The Spectrum of Wind Power Fluctuations

Wind is a variable energy source whose fluctuations threaten electrical grid stability and complicate dynamical load balancing. The power generated by a wind turbine fluctuates due to the variable wind speed that blows past the turbine. Indeed, the spectrum of wind power fluctuations is widely believed to reflect the Kolmogorov spectrum; both vary with frequency $f$ as $f^{-5/3}$. This variability decreases when aggregate power fluctuations from geographically distributed wind farms are averaged at the grid via a mechanism known as geographic smoothing. Neither the $f^{-5/3}$ wind power fluctuation spectrum nor the mechanism of geographic smoothing are understood. In this work, we explain the wind power fluctuation spectrum from the turbine through grid scales.

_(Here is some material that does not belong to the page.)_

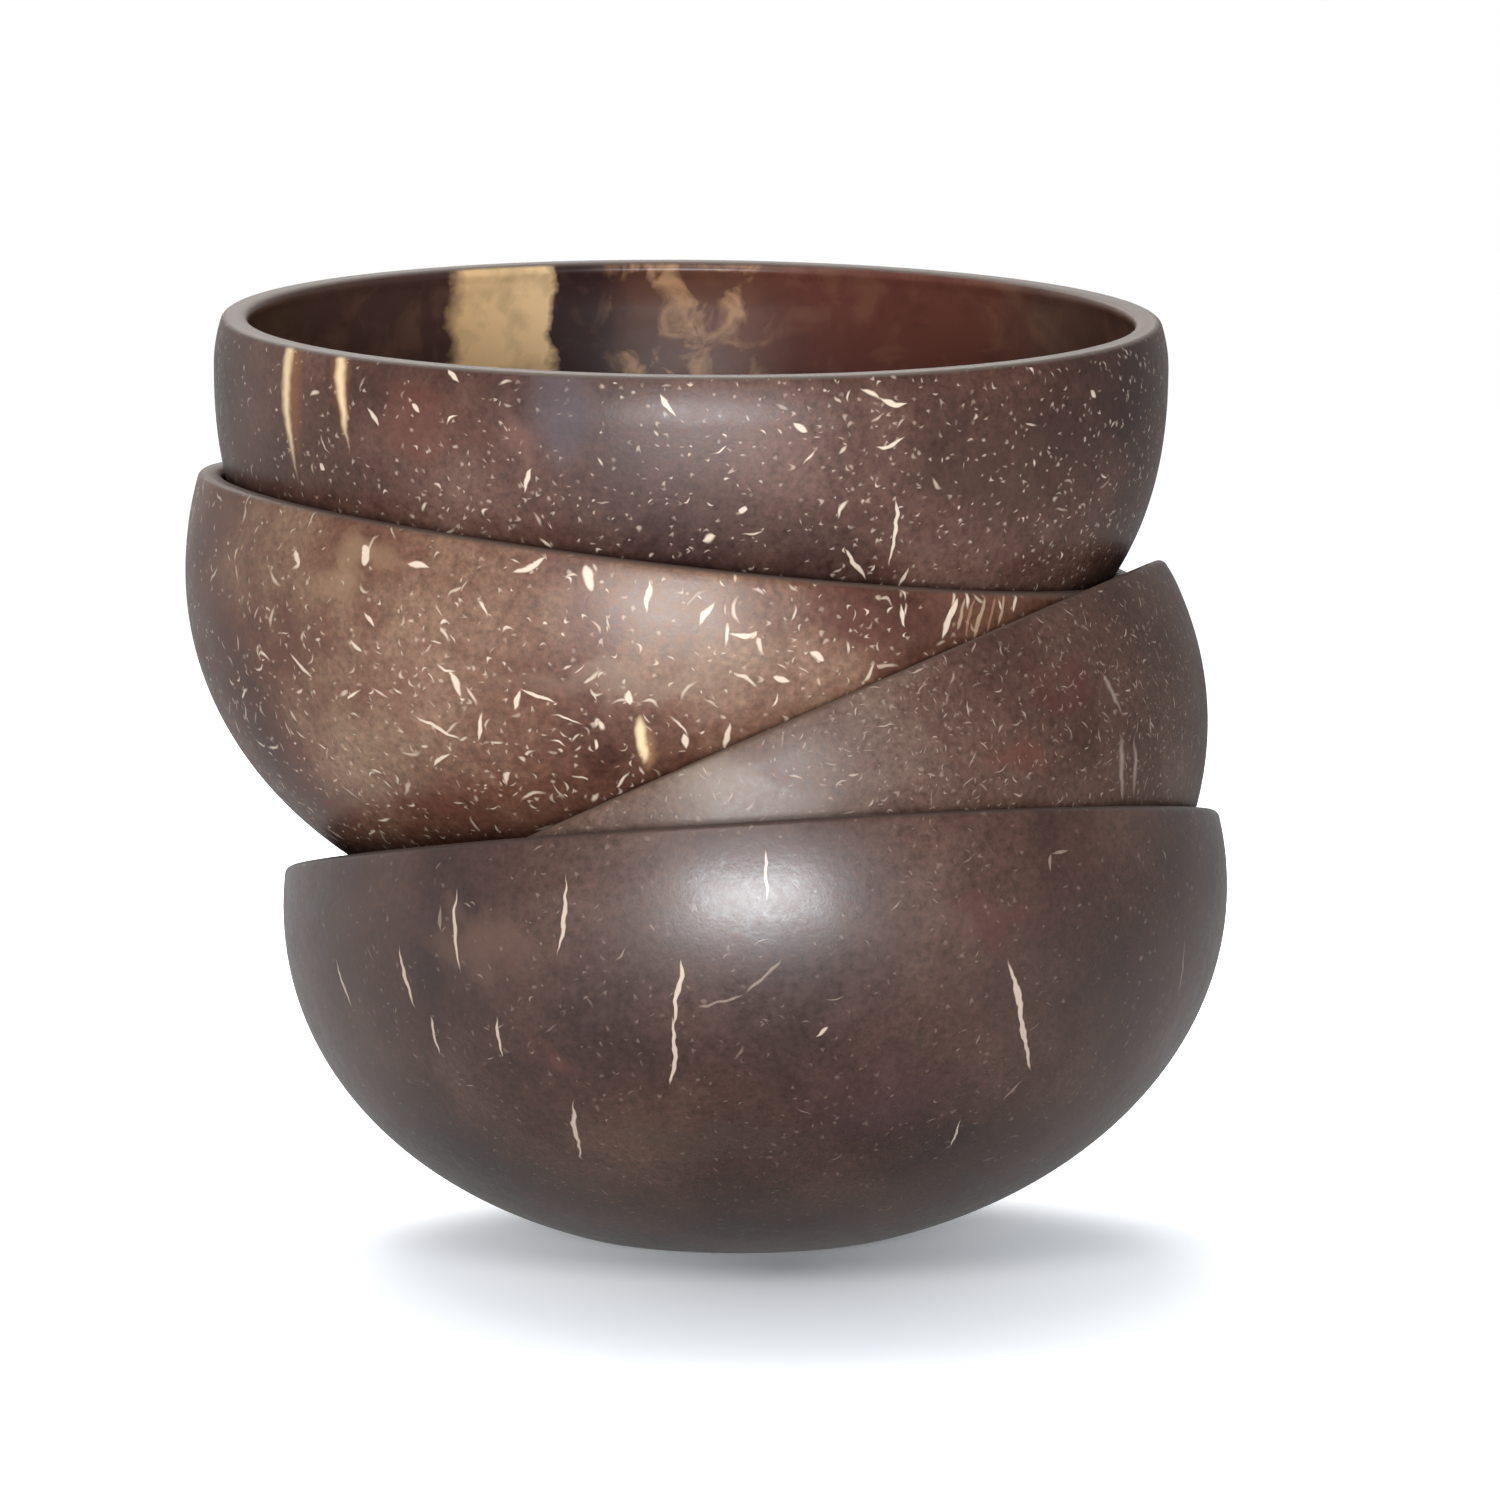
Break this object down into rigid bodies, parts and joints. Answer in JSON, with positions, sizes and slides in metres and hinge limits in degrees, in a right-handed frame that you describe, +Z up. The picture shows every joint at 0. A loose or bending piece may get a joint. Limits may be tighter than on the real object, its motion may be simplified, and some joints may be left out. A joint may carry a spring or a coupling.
{
  "type": "coconut shell bowl stack",
  "caption": "Nested stack of hollow coconut shell bowls with rounded rims and ground bases; each bowl lifts off the one below.",
  "frame": {"origin": "middle of the ground flat under the bottom bowl, on the table", "axes": "+Z up, +X to the right and -Y towards the viewer of the pictured stack"},
  "size_m": [0.1487, 0.1436, 0.1393],
  "materials": {
    "bottom_bowl_shell": "sanded and oiled coconut shell, satin",
    "second_bowl_shell": "sanded and oiled coconut shell, satin",
    "third_bowl_shell": "sanded and oiled coconut shell, satin",
    "top_bowl_shell": "sanded and oiled coconut shell, satin"
  },
  "bodies": {
    "bottom": {"bottom_bowl": "bottom_bowl_shell"},
    "second": {"second_bowl": "second_bowl_shell"},
    "third": {"third_bowl": "third_bowl_shell"},
    "top": {"top_bowl": "top_bowl_shell"}
  },
  "joints": [
    {"name": "second_lift", "type": "slide", "parent": "bottom", "child": "second", "axis": [0, 0, 1], "range_m": [0, 0.065]},
    {"name": "third_lift", "type": "slide", "parent": "second", "child": "third", "axis": [0, 0, 1], "range_m": [0, 0.065]},
    {"name": "top_lift", "type": "slide", "parent": "third", "child": "top", "axis": [0, 0, 1], "range_m": [0, 0.05]}
  ]
}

The $f^{-5/3}$ wind power fluctuation spectrum results from the largest length scales of atmospheric turbulence of order 200 km influencing the small scales where individual turbines operate. This long-range influence spatially couples geographically distributed wind farms and synchronizes farm outputs over a range of frequencies and decreases with increasing inter-farm distance. Consequently, aggregate grid-scale power fluctuations remain correlated, and are smoothed until they reach a limiting $f^{-7/3}$ spectrum.